= Alexander Shikov =

Russian scientist

Alexander Shikov, D. Sc. (Russian: Александр Шиков; 1948–2013) was a Russian materials scientist.

Dr. Shikov was a leading scientist in the field of applied superconductivity. He developed a large-scale production of niobium-tin (Nb3Sn) and niobium-titanium (NbTi) based superconductors. These superconducting materials are used for many applications including MRI, telecommunications systems and research. The magnets of the International Thermonuclear Experimental Reactor (ITER) will feature superconductors developed under Dr.
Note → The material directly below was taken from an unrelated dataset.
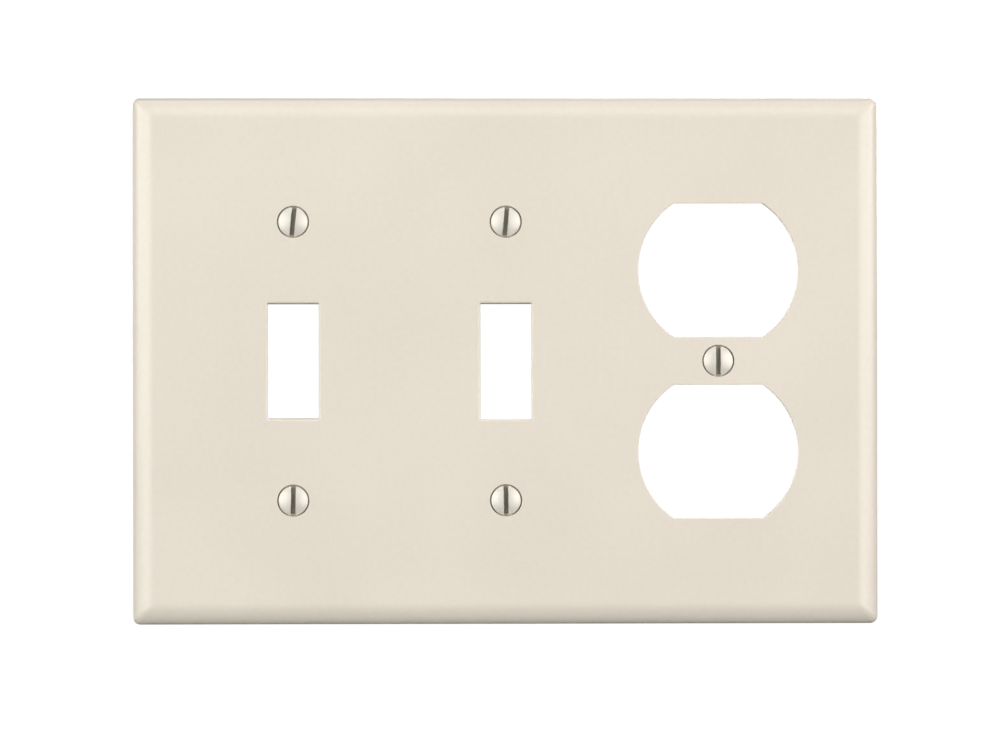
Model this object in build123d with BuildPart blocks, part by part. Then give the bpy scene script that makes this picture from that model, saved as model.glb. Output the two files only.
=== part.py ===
from build123d import *
import os
from math import radians, tan

# Three-gang combination wall plate: two toggle openings and one duplex receptacle opening,
# with its five slotted oval-head screws. Millimetres. The wall is the plane Y = 0 and the
# face of the plate looks along -Y, +Z is up and the origin is the middle of the outline.

# Outline and shell of the plate
single_gang_width = 69.85
gang_pitch = 46.0375
plate_height = 114.3
edge_round = 4.8
rim_land = 0.8
corner_round = 1.6
shell_wall = 2.4
cavity_corner_round = 0.8

# Openings in the face
toggle_width = 11.0
toggle_height = 24.7
toggle_edge_round = 0.5
receptacle_diameter = 34.75
receptacle_height = 28.95
receptacle_pitch = 39.3
receptacle_edge_round = 0.15

# Stiffening on the back of the face
boss_wall = 2.2
boss_height = 1.3
lip_wall = 1.2
lip_height = 0.9
rib_thickness = 1.2
rib_height = 1.3
rib_inset = 8.0

# Screws, 6-32 thread, 1/2 in long, slotted oval head
thread_diameter = 3.505
neck_diameter = 2.9
screw_length = 12.7
tip_chamfer = 0.5
head_diameter = 6.35
head_angle = 82.0
head_land = 0.1
dome_height = 0.7
slot_width = 1.03
slot_depth = 1.2
toggle_screw_spacing = 60.325

# Clearances between the screws and the plate: each head sits in a straight-sided mouth over its seat
hole_clearance = 0.25
seat_clearance = 0.05
mouth_gap = 0.3
mouth_depth = 1.3
head_recess = 0.2
neck_clearance = 0.3

# Sizes that follow from the ones above
gang_x = [-gang_pitch, 0.0, gang_pitch]
toggle_x = gang_x[:2]
receptacle_x = gang_x[2]
plate_width = single_gang_width + (len(gang_x) - 1) * gang_pitch
plate_depth = edge_round + rim_land
cavity_depth = plate_depth - shell_wall
cavity_round = edge_round - shell_wall
head_slope = tan(radians(head_angle / 2))
hole_radius = thread_diameter / 2 + hole_clearance
mouth_radius = head_diameter / 2 + mouth_gap
seat_radius = head_diameter / 2 + seat_clearance - (mouth_depth - head_recess - head_land) * head_slope
boss_radius = hole_radius + boss_wall
rib_z = plate_height / 2 - rib_inset
neck_end = shell_wall + boss_height - head_recess + neck_clearance

# Each screw: node, x, z and the lean of its slot from upright, clockwise seen from the room
screws = [
    ("screw_toggle_left_top", toggle_x[0], toggle_screw_spacing / 2, 5.5),
    ("screw_toggle_left_bottom", toggle_x[0], -toggle_screw_spacing / 2, 1.0),
    ("screw_toggle_middle_top", toggle_x[1], toggle_screw_spacing / 2, 5.0),
    ("screw_toggle_middle_bottom", toggle_x[1], -toggle_screw_spacing / 2, -1.0),
    ("screw_receptacle", receptacle_x, 0.0, 0.0),
]
screw_spots = [(x, z) for _, x, z, _ in screws]
toggle_spots = [(x, 0.0) for x in toggle_x]
receptacle_spots = [(receptacle_x, side * receptacle_pitch / 2) for side in (-1, 1)]


def facing_room(depth, x=0.0, z=0.0):
    """Plane parallel to the wall at this distance in front of it, seen with X right and Z up."""
    return Plane(origin=(x, -depth, z), x_dir=(1, 0, 0), z_dir=(0, -1, 0))


def receptacle_outline(grow=0.0):
    """Receptacle face outline at the current locations: a circle with flat top and bottom."""
    with BuildSketch(mode=Mode.PRIVATE) as outline:
        Circle(receptacle_diameter / 2 + grow)
        Rectangle(receptacle_diameter + 2 * grow, receptacle_height + 2 * grow, mode=Mode.INTERSECT)
    add(outline.sketch)


os.makedirs("parts", exist_ok=True)

# Hollow of the plate, open to the wall: the shell keeps one thickness round the quarter round
with BuildPart() as hollow:
    with BuildSketch(facing_room(0.0)):
        Rectangle(plate_width - 2 * shell_wall, plate_height - 2 * shell_wall)
    extrude(amount=cavity_depth)
    fillet(hollow.faces().sort_by(Axis.Y)[0].edges(), cavity_round)
    cavity_mitres = hollow.edges().filter_by(GeomType.ELLIPSE)
    fillet(cavity_mitres + hollow.edges().filter_by(Axis.Y), cavity_corner_round)

with BuildPart() as wall_plate:
    # Blank with a quarter round from the face to the rim and eased corners
    with BuildSketch(facing_room(0.0)):
        Rectangle(plate_width, plate_height)
    extrude(amount=plate_depth)
    fillet(wall_plate.faces().sort_by(Axis.Y)[0].edges(), edge_round)
    mitres = wall_plate.edges().filter_by(GeomType.ELLIPSE)
    fillet(mitres + wall_plate.edges().filter_by(Axis.Y), corner_round)
    add(hollow.part, mode=Mode.SUBTRACT)

    # Ribs between the gangs, and above and below the device straps, from wall to wall of the shell
    with BuildSketch(facing_room(cavity_depth - rib_height)):
        with Locations((-gang_pitch / 2, 0), (gang_pitch / 2, 0)):
            Rectangle(rib_thickness, plate_height - shell_wall)
        with Locations((0, -rib_z), (0, rib_z)):
            Rectangle(plate_width - shell_wall, rib_thickness)
    extrude(amount=rib_height + shell_wall / 2)

    # Lips round the openings
    with BuildSketch(facing_room(cavity_depth - lip_height)):
        with Locations(*toggle_spots):
            Rectangle(toggle_width + 2 * lip_wall, toggle_height + 2 * lip_wall)
        with Locations(*receptacle_spots):
            receptacle_outline(lip_wall)
    extrude(amount=lip_height + shell_wall / 2)

    # Bosses round the screw holes
    with BuildSketch(facing_room(cavity_depth - boss_height)):
        with Locations(*screw_spots):
            Circle(boss_radius)
    extrude(amount=boss_height + shell_wall / 2)

    # Toggle openings, then their rounded front edges
    with BuildSketch(facing_room(plate_depth)):
        with Locations(*toggle_spots):
            Rectangle(toggle_width, toggle_height)
    extrude(amount=-plate_depth, mode=Mode.SUBTRACT)
    face = wall_plate.faces().filter_by(Axis.Y).sort_by(Axis.Y)[0]
    fillet(face.inner_wires().edges(), toggle_edge_round)

    # Receptacle openings, with a slighter round
    with BuildSketch(facing_room(plate_depth)):
        with Locations(*receptacle_spots):
            receptacle_outline()
    extrude(amount=-plate_depth, mode=Mode.SUBTRACT)
    face = wall_plate.faces().filter_by(Axis.Y).sort_by(Axis.Y)[0]
    round_wires = [wire for wire in face.inner_wires() if wire.edges().filter_by(GeomType.CIRCLE)]
    fillet([edge for wire in round_wires for edge in wire.edges()], receptacle_edge_round)

    # Screw holes: the straight mouth, and the countersunk seat below it
    with Locations(*[facing_room(plate_depth, x, z) for x, z in screw_spots]):
        Hole(mouth_radius, mouth_depth)
    with Locations(*[facing_room(plate_depth - mouth_depth, x, z) for x, z in screw_spots]):
        CounterSinkHole(hole_radius, seat_radius, plate_depth, head_angle)
wall_plate.part.label = "wall_plate"
export_step(wall_plate.part, "parts/wall_plate.step")

# Screws: the profile is half a screw, measured out from the front edge of its head
for name, x, z, lean in screws:
    head_edge = plate_depth - head_recess
    with BuildPart() as screw:
        with BuildSketch(Plane(origin=(x, -head_edge, z), x_dir=(1, 0, 0), z_dir=(0, 0, -1))):
            with BuildLine():
                TangentArc((0, dome_height), (head_diameter / 2, 0), tangent=(1, 0))
                Polyline(
                    (head_diameter / 2, 0),
                    (head_diameter / 2, -head_land),
                    (neck_diameter / 2, -head_land - (head_diameter - neck_diameter) / 2 / head_slope),
                    (neck_diameter / 2, -neck_end),
                    (thread_diameter / 2, -neck_end),
                    (thread_diameter / 2, tip_chamfer - screw_length),
                    (thread_diameter / 2 - tip_chamfer, -screw_length),
                    (0, -screw_length),
                    (0, dome_height),
                )
            make_face()
        revolve(axis=Axis((x, 0, z), (0, -1, 0)))
        with BuildSketch(facing_room(head_edge + dome_height, x, z)):
            Rectangle(slot_width, 2 * head_diameter, rotation=-lean)
        extrude(amount=-slot_depth, mode=Mode.SUBTRACT)
    screw.part.label = name
    export_step(screw.part, f"parts/{name}.step")
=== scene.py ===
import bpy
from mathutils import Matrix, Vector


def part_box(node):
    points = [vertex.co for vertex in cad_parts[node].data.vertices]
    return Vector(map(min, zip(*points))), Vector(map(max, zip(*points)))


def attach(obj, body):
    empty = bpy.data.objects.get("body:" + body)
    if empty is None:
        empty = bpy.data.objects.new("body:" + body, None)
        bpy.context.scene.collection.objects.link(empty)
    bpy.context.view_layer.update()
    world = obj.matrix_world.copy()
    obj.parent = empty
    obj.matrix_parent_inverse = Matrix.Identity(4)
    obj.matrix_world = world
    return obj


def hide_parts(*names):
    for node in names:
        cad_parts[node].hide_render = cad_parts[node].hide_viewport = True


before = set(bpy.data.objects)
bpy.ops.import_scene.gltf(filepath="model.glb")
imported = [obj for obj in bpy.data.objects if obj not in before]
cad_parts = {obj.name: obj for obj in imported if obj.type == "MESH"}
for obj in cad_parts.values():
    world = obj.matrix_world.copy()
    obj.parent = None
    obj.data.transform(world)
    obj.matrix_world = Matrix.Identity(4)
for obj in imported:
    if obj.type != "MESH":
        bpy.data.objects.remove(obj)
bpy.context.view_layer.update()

import math
import bmesh
import bpy
from mathutils import Matrix, Vector
from mathutils.geometry import delaunay_2d_cdt

# ---------------------------------------------------------------------------------------
# Camera. Nearly square on to the face and a metre off, a little to the left of the plate's middle
# and turned to it, with a long lens, so that the plate fills three quarters of the frame's width.
# ---------------------------------------------------------------------------------------
face_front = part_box("wall_plate")[0][1]
eye = Vector((-0.020, face_front - 1.0, -0.0009))
aim = Vector((-0.001285, face_front, -0.00085))
view_width = 0.21651
camera_roll = math.radians(-0.07)
scene = bpy.context.scene
camera_data = bpy.data.cameras.new("camera")
camera_data.lens = camera_data.sensor_width * (aim - eye).length / view_width
camera = bpy.data.objects.new("camera", camera_data)
scene.collection.objects.link(camera)
look = (aim - eye).to_track_quat("-Z", "Y").to_matrix().to_4x4()
camera.matrix_world = Matrix.Translation(eye) @ look @ Matrix.Rotation(camera_roll, 4, "Z")
scene.camera = camera

# ---------------------------------------------------------------------------------------
# Studio. White backdrop, a pale floor well below the plate, and a large soft box at either side of
# the camera. Slimmer ones beside, above and behind the plate lift its edges and its back.
# ---------------------------------------------------------------------------------------
floor_z, floor_half = -1.3, 1.0
backdrop_strength, fill_strength = 1.02, 0.03


def hex_colour(code, alpha=1.0):
    """sRGB hex such as "E5DECE" as a linear colour."""
    values = [int(code[i:i + 2], 16) / 255 for i in (0, 2, 4)]
    return [v / 12.92 if v <= 0.04045 else ((v + 0.055) / 1.055) ** 2.4 for v in values] + [alpha]


def add_node(tree, kind, inputs=(), **settings):
    """A node with its settings. Its inputs go by name, or else in turn, and each is given as a value, as the
    socket that feeds it, or as the node whose first output does."""
    made = tree.nodes.new(kind)
    for name, value in settings.items():
        setattr(made, name, value)
    for key, value in inputs.items() if isinstance(inputs, dict) else enumerate(inputs):
        if isinstance(value, bpy.types.Node):
            value = value.outputs[0]
        if isinstance(value, bpy.types.NodeSocket):
            tree.links.new(value, made.inputs[key])
        else:
            made.inputs[key].default_value = value
    return made


scene.view_settings.view_transform = "Standard"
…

Shikov's leadership.

== Biography ==
Alexander Konstantinovich Shikov was born in Norilsk in 1948. He graduated from the Moscow Institute of Steel and Alloys MISIS (Moscow, then USSR) in 1971. He started his scientific career as a junior research associate at VNIINM in 1971. He received his D.Sc. degree in 1991. Since 1998, Dr. Shikov has served as the deputy director of Bochvar Institute. Shikov served as the head of the Bochvar institute from March to August 2009. In 2009, Dr. Shikov was appointed as an executive director of Kurchatov Institute's center for Nano-Bio-Info-Cognitive (NBIC) science and technology.

== Awards and honors ==
Dr. Shikov was the laureate of the government awards in the field of science and engineering, government award in the field of science, award of the Russian Academy of Sciences, the gold and silver medals of the International Exhibition of Inventions, member of the Academy of Electrotechnical Sciences of the Russian Federation. Dr. Shikov has received an International Cryogenic Materials Conference Best Paper Award at the meeting in Tucson, Arizona in July 2009.